> SHORT EXERCISE: Examine the material below and count the lines that hold the word "attach". Report only the number.

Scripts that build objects
****

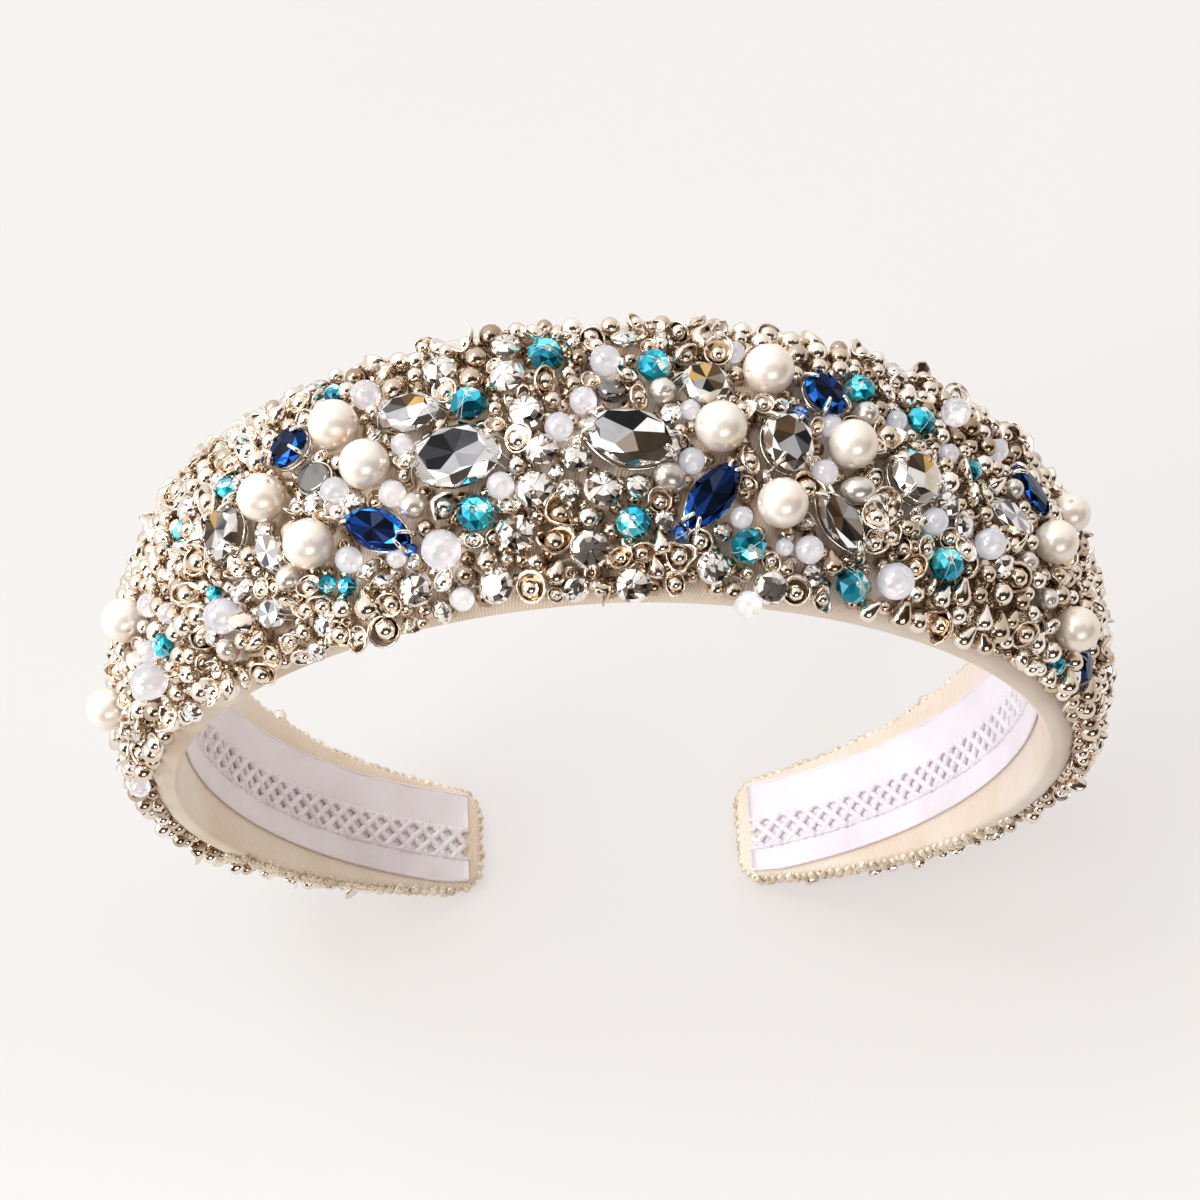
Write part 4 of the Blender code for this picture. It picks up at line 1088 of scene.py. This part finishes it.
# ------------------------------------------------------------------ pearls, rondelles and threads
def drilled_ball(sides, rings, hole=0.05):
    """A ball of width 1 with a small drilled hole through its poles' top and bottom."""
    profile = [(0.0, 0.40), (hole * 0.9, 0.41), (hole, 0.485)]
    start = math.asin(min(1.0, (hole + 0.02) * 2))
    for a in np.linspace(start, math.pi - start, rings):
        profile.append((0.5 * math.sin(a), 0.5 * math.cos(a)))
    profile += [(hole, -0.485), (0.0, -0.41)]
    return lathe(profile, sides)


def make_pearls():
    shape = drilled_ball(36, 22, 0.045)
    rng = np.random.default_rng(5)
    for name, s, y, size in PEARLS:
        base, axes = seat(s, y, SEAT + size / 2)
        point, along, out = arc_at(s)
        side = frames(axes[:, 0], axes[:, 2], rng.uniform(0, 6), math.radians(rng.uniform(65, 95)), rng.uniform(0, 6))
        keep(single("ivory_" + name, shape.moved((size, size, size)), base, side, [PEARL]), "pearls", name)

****

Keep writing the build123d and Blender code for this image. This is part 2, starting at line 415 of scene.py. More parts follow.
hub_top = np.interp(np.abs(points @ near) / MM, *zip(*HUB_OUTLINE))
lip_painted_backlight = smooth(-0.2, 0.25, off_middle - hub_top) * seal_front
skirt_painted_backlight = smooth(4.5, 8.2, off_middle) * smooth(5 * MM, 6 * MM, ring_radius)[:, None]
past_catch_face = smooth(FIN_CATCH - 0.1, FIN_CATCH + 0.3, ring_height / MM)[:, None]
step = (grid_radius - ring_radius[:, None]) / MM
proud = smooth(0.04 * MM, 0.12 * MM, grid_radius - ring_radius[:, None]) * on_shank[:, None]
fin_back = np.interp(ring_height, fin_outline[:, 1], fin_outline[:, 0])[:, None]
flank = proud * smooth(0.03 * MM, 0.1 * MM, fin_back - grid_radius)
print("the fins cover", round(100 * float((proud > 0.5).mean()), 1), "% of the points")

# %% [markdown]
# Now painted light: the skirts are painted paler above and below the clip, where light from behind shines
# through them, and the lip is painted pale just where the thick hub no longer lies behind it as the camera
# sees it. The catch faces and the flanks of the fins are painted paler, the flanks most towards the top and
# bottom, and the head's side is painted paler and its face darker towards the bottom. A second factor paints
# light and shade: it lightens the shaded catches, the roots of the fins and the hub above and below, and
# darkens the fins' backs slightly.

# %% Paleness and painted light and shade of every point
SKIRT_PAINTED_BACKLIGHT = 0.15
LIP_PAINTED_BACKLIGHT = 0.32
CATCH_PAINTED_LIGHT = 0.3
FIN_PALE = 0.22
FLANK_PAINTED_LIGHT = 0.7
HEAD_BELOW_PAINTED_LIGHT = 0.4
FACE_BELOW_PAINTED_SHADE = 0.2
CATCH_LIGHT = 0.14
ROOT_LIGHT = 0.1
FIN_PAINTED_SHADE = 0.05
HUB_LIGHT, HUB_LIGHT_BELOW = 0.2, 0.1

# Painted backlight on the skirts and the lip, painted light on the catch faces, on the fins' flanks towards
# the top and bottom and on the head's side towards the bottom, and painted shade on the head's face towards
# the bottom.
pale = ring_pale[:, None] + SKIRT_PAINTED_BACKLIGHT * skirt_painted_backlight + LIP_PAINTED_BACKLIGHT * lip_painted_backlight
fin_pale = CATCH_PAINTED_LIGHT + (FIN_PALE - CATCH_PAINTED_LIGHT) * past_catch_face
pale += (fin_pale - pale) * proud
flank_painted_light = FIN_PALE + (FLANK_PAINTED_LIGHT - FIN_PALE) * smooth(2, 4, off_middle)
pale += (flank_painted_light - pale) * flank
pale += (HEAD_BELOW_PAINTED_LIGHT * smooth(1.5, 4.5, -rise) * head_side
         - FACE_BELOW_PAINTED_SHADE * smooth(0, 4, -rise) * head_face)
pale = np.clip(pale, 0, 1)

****

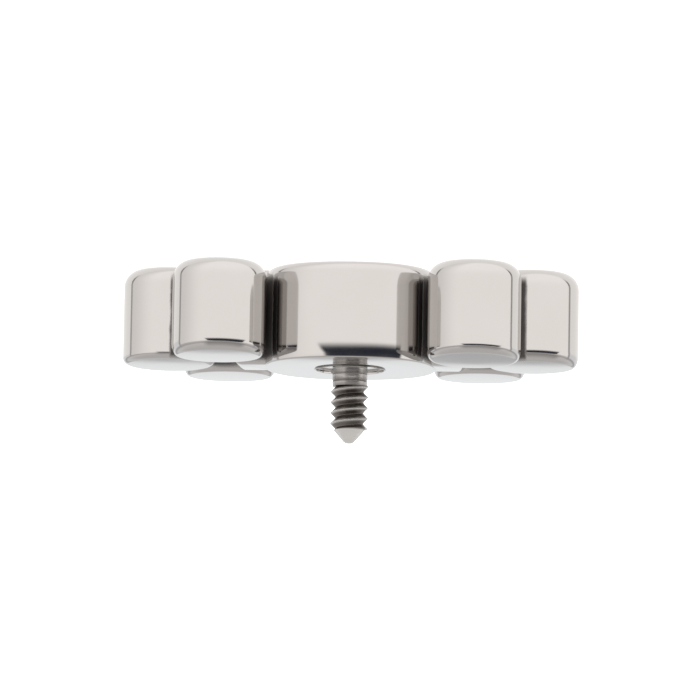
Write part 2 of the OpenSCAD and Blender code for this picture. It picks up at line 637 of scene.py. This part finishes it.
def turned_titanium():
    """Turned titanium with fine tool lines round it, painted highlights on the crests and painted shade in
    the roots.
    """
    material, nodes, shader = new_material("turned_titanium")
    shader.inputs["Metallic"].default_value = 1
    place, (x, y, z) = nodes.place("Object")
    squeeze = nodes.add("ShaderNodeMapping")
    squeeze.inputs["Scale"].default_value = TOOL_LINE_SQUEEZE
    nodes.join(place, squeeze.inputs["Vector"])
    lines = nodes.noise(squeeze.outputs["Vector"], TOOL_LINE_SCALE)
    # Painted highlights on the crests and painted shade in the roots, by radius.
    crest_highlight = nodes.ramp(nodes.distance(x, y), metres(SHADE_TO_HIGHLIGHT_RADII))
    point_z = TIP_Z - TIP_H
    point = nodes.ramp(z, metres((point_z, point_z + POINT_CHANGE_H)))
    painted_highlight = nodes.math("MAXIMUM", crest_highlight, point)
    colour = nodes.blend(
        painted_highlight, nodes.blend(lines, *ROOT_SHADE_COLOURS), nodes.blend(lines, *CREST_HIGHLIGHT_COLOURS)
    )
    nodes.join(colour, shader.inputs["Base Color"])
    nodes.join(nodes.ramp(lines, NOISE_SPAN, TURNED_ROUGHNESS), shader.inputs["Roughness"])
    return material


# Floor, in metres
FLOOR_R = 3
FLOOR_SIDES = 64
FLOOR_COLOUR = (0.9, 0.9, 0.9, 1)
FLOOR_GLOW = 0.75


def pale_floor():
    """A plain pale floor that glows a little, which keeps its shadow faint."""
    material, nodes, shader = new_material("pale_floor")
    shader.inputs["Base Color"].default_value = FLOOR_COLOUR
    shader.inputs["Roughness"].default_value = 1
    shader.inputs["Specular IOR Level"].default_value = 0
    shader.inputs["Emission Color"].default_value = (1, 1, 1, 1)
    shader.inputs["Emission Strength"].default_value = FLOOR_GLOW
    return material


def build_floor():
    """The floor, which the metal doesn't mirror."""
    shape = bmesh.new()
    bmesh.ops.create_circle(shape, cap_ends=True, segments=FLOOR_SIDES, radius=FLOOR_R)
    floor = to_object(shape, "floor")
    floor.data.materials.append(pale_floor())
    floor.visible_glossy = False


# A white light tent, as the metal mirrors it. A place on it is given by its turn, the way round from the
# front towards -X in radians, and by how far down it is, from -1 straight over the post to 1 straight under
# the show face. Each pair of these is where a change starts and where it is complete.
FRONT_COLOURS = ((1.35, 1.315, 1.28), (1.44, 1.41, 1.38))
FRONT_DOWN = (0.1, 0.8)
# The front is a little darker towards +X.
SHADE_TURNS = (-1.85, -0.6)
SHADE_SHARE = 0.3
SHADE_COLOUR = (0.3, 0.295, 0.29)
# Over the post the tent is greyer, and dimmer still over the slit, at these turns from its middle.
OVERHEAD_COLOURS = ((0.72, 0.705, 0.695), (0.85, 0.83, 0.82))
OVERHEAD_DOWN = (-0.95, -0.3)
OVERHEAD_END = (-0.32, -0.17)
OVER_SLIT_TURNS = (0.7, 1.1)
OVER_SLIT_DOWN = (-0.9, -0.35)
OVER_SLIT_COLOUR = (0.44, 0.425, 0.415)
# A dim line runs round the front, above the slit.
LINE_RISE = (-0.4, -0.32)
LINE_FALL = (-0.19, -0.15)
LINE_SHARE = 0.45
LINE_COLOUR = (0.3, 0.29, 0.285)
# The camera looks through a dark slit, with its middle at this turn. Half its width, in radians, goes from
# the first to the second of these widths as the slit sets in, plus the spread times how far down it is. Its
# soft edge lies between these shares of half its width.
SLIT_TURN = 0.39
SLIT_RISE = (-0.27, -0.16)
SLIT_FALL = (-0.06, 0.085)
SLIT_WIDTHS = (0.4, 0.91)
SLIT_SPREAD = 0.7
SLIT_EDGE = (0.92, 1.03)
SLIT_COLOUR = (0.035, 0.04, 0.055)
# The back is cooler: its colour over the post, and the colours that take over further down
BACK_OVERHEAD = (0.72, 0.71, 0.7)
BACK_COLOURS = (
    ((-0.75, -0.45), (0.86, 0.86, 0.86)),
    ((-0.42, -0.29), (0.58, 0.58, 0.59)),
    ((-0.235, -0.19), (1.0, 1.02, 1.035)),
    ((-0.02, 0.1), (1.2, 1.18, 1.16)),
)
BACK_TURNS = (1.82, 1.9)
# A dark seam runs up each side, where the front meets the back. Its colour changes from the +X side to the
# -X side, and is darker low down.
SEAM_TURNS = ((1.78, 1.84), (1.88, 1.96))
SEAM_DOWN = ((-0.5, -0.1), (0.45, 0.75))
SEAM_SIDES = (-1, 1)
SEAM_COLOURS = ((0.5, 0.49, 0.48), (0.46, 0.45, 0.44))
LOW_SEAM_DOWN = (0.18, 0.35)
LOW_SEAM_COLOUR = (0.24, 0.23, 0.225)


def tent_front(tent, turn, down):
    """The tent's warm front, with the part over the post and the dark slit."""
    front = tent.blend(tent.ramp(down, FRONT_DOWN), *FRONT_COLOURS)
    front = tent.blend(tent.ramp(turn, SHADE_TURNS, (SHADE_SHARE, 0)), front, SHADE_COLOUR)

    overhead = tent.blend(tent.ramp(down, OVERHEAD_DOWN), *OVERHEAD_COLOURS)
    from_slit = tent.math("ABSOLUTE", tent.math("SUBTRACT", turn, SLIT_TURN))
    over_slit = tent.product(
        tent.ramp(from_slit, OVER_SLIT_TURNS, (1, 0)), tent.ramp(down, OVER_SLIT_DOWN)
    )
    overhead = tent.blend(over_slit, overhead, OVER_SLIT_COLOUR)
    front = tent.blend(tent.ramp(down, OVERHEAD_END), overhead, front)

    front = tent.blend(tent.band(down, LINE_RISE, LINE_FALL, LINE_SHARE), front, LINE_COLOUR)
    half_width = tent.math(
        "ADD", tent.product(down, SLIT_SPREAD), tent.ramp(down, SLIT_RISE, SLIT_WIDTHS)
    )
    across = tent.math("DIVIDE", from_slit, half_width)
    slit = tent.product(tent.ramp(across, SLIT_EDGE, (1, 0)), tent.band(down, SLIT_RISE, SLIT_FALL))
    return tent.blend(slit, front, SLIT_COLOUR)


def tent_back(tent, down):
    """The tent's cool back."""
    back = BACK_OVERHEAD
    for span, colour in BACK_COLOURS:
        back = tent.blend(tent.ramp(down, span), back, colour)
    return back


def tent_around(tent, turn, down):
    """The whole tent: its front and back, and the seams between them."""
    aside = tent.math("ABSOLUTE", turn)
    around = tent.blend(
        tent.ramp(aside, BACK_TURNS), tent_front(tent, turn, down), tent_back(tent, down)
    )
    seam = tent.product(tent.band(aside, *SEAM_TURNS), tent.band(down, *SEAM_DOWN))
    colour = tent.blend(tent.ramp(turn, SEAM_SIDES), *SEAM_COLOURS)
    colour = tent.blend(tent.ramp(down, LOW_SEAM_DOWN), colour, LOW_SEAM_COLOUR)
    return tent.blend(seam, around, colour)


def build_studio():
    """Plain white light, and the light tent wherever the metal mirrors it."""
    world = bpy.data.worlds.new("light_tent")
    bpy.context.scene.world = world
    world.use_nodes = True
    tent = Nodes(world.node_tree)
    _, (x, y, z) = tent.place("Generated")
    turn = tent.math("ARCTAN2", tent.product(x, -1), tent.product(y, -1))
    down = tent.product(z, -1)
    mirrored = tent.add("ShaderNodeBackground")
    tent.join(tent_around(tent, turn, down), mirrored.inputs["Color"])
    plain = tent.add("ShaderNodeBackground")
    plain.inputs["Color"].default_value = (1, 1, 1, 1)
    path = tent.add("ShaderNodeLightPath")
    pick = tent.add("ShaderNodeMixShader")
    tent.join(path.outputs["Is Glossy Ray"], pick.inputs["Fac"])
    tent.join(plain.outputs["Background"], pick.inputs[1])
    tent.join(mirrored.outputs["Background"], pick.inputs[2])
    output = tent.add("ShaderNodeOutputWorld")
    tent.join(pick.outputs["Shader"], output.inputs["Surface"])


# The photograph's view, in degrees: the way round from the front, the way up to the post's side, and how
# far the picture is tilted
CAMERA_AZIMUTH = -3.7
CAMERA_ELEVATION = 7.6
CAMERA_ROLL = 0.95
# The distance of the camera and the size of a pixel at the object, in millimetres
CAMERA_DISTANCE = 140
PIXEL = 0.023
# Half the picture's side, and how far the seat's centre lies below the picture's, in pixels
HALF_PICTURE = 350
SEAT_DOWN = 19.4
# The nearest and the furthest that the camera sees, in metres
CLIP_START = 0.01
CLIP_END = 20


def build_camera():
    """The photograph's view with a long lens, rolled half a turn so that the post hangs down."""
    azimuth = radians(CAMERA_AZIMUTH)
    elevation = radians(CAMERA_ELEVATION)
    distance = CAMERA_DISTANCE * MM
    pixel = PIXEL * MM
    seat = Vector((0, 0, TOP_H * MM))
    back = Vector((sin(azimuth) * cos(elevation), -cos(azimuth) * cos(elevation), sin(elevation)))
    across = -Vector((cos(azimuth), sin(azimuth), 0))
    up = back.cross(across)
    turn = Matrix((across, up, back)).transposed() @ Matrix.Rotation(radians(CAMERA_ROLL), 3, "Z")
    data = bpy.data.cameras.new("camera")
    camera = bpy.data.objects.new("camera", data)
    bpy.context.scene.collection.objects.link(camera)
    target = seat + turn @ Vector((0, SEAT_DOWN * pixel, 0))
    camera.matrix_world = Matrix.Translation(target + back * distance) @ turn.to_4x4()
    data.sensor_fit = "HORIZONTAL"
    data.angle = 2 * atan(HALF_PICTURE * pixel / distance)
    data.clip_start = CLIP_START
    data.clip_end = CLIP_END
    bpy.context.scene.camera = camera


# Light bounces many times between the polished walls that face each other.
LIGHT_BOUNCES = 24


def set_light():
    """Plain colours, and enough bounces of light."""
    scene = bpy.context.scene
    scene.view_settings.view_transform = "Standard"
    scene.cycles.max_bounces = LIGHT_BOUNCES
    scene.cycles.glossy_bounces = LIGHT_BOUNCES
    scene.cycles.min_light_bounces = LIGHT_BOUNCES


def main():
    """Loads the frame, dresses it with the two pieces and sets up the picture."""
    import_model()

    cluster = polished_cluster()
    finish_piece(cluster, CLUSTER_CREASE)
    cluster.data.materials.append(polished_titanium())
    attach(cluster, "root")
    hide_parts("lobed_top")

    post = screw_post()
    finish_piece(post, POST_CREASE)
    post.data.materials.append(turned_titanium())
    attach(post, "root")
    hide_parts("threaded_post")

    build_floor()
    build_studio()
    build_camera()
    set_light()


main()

****

> PROBLEM SOLUTION: 2